Saudi-Russia oil showdown jolts global market

The price war is inflicting pain on several casualties — the US shale industry and shareholders of Saudi Aramco stock — and it’s early days.
Sunday 15/03/2020
Saudi Arabia's Minister of Energy Prince Abdulaziz bin Salman Al-Saud and Russia's Energy Minister Alexander Novak are seen at the beginning of an OPEC and NON-OPEC meeting in Vienna, Austria December 6, 2019. (Reuters)
Saudi Arabia's Minister of Energy Prince Abdulaziz bin Salman Al-Saud and Russia's Energy Minister Alexander Novak are seen at the beginning of an OPEC and NON-OPEC meeting in Vienna, Austria December 6, 2019. (Reuters)

A price war erupting between two of the world’s largest oil-producing countries has contributed to a historic oil market meltdown and put into question a strategic political and economic partnership between Saudi Arabia and Russia.

The price war is inflicting pain on several casualties — the US shale industry and shareholders of Saudi Aramco stock — and it’s early days.

Crude prices suffered their largest one-day loss in nearly 30 years on March 9, plummeting 24% as disagreement between Riyadh and Moscow over how to counter slackened demand exacerbated by the spread of the coronavirus suddenly veered into an all-out price war.

Saudi Arabia, OPEC’s largest producer, and leading independent producer Russia had led an alliance of some 24 oil-producing countries known as OPEC+ that cooperated on collective output cuts since late 2016 to boost crude prices and stabilise oil markets.

At a meeting of OPEC+ ministers March 6 in Vienna, Russia refused to accept a Saudi-led proposal enacting a further 1.5 million barrel per day (bpd) reduction from current levels that would be implemented for the remainder of 2020.

In leaving the Vienna gathering, Russian Oil Minister Alexander Novak bluntly said: “From April 1, neither we nor any OPEC or non-OPEC country is required to make output cuts.” Moscow had been facing growing pressure from its state oil firms to end constraints on their crude production.

The Russian government has been irked that the expansive US shale industry has been a large beneficiary of OPEC+ coordination to shore up oil prices without having to sacrifice production.

US independent shale firms were quick to announce budget cuts and reduced domestic drilling as the Saudi-Russian price war exploded.

Riyadh’s response to Moscow’s rejection of deeper and extended cuts was swift.
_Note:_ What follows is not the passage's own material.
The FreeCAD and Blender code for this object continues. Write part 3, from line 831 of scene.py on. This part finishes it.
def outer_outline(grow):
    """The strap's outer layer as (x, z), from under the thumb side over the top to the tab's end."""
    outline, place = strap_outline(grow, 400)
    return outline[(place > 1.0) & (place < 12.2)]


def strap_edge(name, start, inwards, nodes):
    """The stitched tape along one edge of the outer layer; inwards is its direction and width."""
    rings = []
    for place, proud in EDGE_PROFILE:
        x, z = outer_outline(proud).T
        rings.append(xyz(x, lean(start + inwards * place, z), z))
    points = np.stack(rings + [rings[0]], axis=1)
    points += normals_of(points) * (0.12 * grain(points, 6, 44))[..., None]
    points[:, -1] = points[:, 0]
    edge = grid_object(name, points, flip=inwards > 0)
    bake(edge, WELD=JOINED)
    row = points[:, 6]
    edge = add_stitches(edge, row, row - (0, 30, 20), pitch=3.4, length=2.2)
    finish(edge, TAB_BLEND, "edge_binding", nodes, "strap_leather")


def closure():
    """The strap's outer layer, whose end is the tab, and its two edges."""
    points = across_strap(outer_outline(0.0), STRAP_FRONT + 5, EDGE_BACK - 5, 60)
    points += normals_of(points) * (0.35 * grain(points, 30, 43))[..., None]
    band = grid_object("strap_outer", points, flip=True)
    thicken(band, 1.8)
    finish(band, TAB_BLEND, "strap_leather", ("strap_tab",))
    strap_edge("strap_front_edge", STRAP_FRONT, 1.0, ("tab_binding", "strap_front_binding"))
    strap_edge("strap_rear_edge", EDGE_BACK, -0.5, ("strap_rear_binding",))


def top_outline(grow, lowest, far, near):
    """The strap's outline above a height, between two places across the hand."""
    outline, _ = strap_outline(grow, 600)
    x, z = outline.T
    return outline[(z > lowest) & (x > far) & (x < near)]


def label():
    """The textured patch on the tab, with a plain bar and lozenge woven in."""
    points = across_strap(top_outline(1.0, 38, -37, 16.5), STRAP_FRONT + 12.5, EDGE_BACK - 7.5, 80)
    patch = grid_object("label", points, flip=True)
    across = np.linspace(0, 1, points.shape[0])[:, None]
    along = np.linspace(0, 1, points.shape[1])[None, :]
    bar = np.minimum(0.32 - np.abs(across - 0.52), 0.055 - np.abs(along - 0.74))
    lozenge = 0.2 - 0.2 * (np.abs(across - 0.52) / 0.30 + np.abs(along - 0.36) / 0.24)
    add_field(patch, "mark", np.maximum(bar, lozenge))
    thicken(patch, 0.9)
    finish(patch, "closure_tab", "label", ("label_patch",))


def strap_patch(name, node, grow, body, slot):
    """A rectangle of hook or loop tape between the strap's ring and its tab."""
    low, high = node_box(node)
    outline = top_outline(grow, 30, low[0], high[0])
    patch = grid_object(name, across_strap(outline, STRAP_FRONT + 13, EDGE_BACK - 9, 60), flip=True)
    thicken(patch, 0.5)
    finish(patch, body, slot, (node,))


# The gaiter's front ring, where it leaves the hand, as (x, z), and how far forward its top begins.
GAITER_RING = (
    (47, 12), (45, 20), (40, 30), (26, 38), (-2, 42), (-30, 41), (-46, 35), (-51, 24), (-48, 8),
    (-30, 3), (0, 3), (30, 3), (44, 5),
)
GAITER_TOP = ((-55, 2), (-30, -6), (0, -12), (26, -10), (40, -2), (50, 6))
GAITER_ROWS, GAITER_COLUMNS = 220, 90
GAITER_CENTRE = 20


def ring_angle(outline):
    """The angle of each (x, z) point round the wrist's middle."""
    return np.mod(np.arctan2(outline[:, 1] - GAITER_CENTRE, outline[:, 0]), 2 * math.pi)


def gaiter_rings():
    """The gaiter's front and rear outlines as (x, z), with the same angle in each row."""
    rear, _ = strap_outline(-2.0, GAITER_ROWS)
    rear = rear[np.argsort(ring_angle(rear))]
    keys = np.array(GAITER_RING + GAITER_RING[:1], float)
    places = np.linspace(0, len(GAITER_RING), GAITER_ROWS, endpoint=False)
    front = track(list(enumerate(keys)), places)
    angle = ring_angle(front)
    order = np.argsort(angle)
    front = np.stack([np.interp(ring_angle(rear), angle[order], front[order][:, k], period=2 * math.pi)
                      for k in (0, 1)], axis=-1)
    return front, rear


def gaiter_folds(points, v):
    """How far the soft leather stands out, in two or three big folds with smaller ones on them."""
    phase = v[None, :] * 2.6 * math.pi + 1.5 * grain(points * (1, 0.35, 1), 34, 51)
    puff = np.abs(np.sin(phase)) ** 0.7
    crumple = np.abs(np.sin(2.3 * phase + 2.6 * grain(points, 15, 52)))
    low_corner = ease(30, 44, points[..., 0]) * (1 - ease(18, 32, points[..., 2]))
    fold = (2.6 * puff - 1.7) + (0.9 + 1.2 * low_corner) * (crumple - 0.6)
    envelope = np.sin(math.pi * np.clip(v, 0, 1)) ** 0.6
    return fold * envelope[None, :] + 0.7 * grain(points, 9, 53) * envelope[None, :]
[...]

State oil giant Saudi Aramco announced on March 7 its steepest cuts in 20 years to prices for its main crude exports.

The Saudi company reduced its April official pricing for its Asia-destined crude by $4-$6 a barrel and slashed pricing for its US customers by $7 a barrel. Saudi Aramco significantly slashed pricing for its crude grades to north-western Europe by $8 a barrel, seeking to undercut Russia, which places most of its Urals grade in that market.

Expressing its intent to flood oil markets, Saudi Aramco declared it would boost output from 9.7 million bpd to a record 12.3 million bpd in April and that the Saudi Oil Ministry had requested that it raise its crude production capacity to 13 million bpd.

While the kingdom realistically may not be able to boost output that quickly, it can draw from storage to assist in the higher oil flows. Moscow said it would add 300,000-500,000 bpd to its production in April. The United Arab Emirates, a staunch Saudi ally and fellow OPEC member, stated that it was elevating its oil output by 1 million bpd to more than 4 million bpd in April.

Saudi Aramco has initiated price wars in the past, notably in 1986 and 1998, but this price battle is different in that Saudi Aramco is no longer accountable to just its government. Its recent initial public offering  of 1.7% of the company now makes Saudi Aramco beholden to some 5 million retail investors, the majority of whom are Saudi.